>> Start

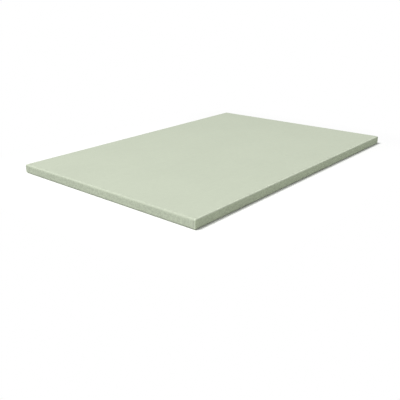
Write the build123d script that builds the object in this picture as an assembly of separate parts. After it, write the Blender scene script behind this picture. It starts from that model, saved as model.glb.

>> End
>> Start

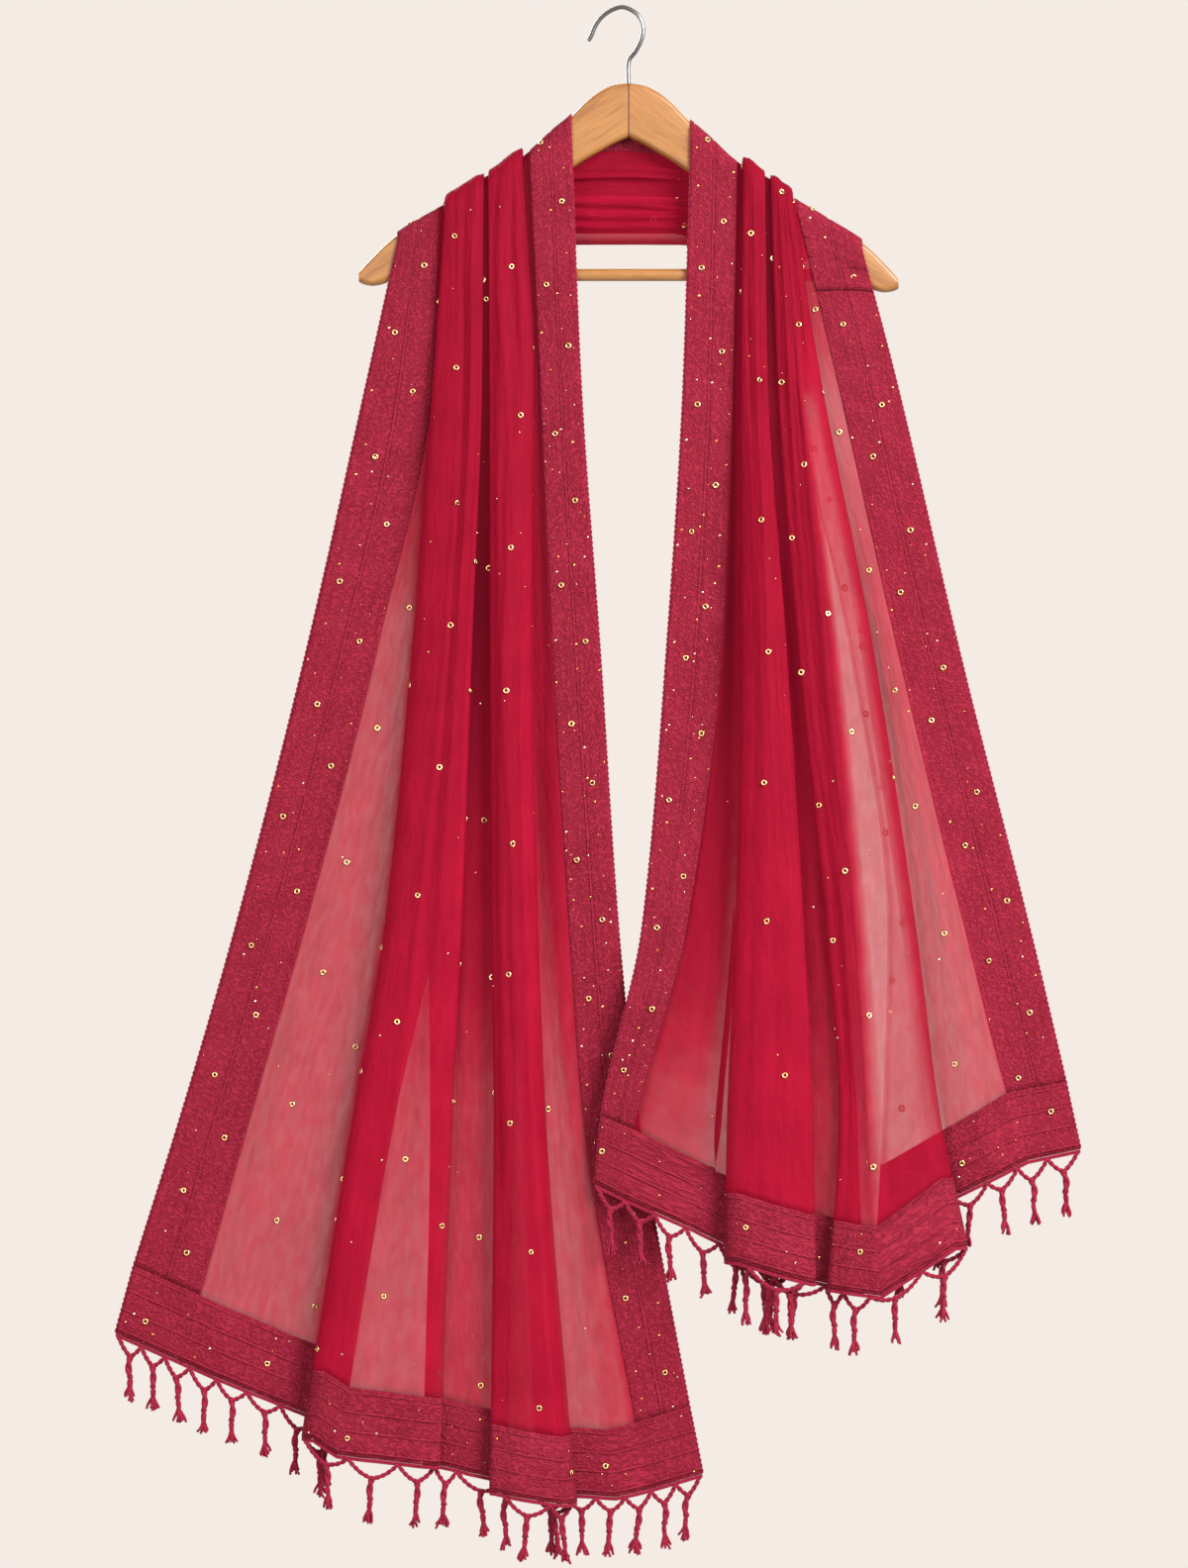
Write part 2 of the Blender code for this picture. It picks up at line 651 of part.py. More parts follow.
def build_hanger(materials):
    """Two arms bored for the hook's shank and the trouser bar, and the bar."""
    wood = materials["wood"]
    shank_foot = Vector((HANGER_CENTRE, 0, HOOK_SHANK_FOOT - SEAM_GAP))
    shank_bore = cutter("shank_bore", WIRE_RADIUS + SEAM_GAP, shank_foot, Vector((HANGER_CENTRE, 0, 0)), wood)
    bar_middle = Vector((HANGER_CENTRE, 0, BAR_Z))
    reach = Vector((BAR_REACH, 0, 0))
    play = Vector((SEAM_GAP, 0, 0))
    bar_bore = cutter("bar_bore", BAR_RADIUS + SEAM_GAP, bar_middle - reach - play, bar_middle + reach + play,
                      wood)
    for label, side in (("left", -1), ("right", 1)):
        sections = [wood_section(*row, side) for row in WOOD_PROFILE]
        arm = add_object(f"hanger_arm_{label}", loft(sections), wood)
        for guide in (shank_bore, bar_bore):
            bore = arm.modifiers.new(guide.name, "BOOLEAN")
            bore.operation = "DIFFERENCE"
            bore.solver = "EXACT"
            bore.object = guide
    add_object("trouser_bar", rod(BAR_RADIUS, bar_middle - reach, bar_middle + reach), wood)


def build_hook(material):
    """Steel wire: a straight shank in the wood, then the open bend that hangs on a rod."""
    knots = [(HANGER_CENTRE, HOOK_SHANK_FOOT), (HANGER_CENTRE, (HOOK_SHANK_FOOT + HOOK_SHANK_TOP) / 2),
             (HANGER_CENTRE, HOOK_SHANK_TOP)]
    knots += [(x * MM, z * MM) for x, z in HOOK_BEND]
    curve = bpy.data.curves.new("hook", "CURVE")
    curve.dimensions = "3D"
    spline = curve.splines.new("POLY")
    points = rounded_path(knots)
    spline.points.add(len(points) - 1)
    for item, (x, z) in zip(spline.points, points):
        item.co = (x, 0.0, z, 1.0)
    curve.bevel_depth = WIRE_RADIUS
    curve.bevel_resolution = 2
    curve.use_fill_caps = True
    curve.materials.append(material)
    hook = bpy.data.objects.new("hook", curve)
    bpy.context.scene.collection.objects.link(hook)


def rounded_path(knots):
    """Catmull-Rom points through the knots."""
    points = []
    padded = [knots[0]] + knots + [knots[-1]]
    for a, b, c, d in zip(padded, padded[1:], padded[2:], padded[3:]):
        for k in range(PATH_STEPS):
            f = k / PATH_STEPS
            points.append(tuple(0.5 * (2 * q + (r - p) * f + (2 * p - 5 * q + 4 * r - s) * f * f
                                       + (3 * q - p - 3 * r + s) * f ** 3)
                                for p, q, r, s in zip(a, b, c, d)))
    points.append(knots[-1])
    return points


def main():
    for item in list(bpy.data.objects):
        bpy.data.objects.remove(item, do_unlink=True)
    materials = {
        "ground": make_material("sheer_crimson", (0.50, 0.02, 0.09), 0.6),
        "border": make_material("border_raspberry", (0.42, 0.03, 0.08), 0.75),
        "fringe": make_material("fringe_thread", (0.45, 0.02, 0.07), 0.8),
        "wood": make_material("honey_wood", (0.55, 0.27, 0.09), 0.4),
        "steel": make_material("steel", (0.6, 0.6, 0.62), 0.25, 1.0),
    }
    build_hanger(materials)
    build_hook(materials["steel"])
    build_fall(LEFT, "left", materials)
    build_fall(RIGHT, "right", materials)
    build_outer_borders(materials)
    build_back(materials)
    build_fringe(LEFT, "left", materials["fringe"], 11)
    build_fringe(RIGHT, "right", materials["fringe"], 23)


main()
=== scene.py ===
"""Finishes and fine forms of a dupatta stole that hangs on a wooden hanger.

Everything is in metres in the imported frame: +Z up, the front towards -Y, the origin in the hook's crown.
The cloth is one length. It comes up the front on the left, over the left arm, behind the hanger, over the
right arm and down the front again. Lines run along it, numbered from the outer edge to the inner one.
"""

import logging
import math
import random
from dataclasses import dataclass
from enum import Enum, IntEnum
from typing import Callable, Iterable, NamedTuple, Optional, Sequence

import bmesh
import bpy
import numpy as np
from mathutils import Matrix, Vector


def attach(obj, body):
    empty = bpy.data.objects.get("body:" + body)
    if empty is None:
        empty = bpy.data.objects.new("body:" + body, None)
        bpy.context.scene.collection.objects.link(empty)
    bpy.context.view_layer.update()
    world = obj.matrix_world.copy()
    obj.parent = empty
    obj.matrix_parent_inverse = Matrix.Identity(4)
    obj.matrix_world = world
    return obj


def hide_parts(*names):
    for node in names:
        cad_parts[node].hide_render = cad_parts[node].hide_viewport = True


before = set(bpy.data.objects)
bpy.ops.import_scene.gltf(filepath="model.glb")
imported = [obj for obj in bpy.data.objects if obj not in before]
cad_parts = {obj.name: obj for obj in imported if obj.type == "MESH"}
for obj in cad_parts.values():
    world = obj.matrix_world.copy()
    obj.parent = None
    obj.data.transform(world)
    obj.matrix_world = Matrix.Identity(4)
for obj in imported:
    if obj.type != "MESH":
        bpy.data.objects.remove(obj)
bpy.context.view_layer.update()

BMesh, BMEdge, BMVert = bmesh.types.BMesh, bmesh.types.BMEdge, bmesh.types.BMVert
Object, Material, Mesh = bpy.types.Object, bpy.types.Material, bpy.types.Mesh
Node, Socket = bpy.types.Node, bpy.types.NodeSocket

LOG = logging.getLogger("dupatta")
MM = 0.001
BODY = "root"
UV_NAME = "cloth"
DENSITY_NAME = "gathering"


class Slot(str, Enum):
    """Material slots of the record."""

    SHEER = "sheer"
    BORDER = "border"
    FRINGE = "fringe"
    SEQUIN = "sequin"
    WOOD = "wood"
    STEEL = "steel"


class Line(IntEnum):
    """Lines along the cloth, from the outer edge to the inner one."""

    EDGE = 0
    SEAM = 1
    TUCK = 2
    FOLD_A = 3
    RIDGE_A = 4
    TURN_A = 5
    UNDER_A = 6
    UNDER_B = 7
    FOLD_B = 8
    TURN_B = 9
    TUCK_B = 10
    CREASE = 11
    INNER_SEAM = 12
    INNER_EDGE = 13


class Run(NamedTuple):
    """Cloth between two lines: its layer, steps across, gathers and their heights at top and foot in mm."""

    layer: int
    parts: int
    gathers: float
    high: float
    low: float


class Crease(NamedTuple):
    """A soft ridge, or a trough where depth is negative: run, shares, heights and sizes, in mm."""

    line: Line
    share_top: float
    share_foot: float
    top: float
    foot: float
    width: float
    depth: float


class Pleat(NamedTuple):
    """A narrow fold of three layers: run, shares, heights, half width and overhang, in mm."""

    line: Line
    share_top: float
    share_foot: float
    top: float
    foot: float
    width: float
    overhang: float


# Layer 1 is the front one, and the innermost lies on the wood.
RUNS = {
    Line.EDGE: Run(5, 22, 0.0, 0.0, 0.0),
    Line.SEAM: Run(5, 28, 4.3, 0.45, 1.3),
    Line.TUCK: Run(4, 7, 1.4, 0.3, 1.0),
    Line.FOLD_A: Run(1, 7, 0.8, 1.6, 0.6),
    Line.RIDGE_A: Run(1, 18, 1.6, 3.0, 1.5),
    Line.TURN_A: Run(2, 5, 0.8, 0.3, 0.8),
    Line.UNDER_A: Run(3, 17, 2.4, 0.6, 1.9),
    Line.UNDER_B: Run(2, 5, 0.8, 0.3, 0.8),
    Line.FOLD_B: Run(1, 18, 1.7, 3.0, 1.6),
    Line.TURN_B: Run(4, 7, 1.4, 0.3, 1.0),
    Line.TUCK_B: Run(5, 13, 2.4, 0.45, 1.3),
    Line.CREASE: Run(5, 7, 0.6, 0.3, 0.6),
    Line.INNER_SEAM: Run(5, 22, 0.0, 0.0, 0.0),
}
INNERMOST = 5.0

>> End

■ **Task statement**:
Above are the entries. Output exactly the lines beginning with the line that has "build_back(materials)" and ending with the line that has "from typing import".

■ **Answer to the exercise**:
    build_back(materials)
    build_fringe(LEFT, "left", materials["fringe"], 11)
    build_fringe(RIGHT, "right", materials["fringe"], 23)


main()
=== scene.py ===
"""Finishes and fine forms of a dupatta stole that hangs on a wooden hanger.

Everything is in metres in the imported frame: +Z up, the front towards -Y, the origin in the hook's crown.
The cloth is one length. It comes up the front on the left, over the left arm, behind the hanger, over the
right arm and down the front again. Lines run along it, numbered from the outer edge to the inner one.
"""

import logging
import math
import random
from dataclasses import dataclass
from enum import Enum, IntEnum
from typing import Callable, Iterable, NamedTuple, Optional, Sequence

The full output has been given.